Have the appropriate NFS tunings been set in ESXi per Virtual Storage Console?

All easy and verifiable.

heightsnj · ‎2020-08-14

@paul_stejskal

1) What kind of filer, and what kind of disks (X # with fw version please too).
2xA300 node within 8 nodes cluster. 7TB ssd aggr, FW: NA52

2) In AIQUM, in the volume, you can see the breakdown of cluster components in the latency graph. Where is the latency?
During the entire 18hours when VM was around avg 45ms, 75ms at peak, the volume was only around 4ms, and reached 12ms max during 2 hours.

3) What protocol?
NFS Datastore/vSphere.

4) Have you ever had latency at 10 ms?
No, most of other time, only 1-2ms.

5) Is this workload normal or unusual in terms of load?

don't know. The user didn't clear share such infor, and just believed the storage caused the issue.

6) What is the expected latency? If not sure, will need to validate with AIQUM.
expecting 2ms, as shown in most of other time.

7) Version of ONTAP?
9.6p2

Yes, graphs on VM and the filer are similar, but just got amplified. Also, the IOPs was about 16k nd throughput was almost 1000 MBs within the entire 10 hours. In other normal time, IOPs was only about 300, and very small throughput. So, to me, it was just due to high workload on VM during this period of the time.

I will take your advise, and run tcpdump on both sides, if the issue starts to occur again.

The difficulty is how to explain to them that the problem was not on the storage side?

@TMACMD

We are using Jumbo frame, and all in the same 2 layer subnet. VAAI installed. We tested, jumbo frame doesn't make too much difference.

TMACMD · ‎2020-08-14

If you are using Jumbo frames, you should verify that they are working all the way through.

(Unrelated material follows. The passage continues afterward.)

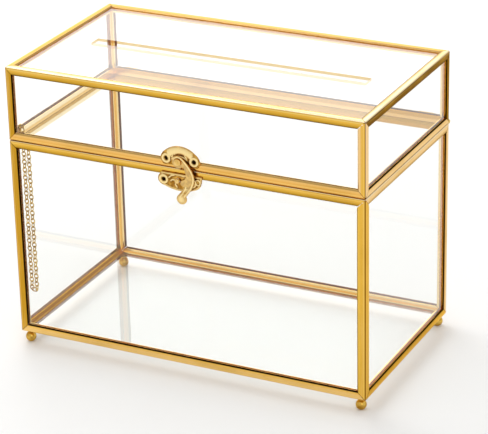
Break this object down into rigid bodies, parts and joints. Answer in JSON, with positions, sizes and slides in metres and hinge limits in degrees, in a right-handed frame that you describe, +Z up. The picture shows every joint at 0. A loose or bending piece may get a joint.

Do a quick check, ping from each ONTAP NFS LIF to each NFS vmk on each ESXi host.

I have seen cases (especially where host profiles are not used) where a host or two was overlooked and did not have jumbo enabled like everyone else.

Does not hurt to do a quick check.

TMACMD · ‎2020-08-12

Have you enabled jumbo frames?

Are you routing? In other words is the ESXi host vmk and the nfs data store on the same subnet?

Do you have VAAI installed?

Are you using VSC? Have you enabled the tunings that VSC suggests?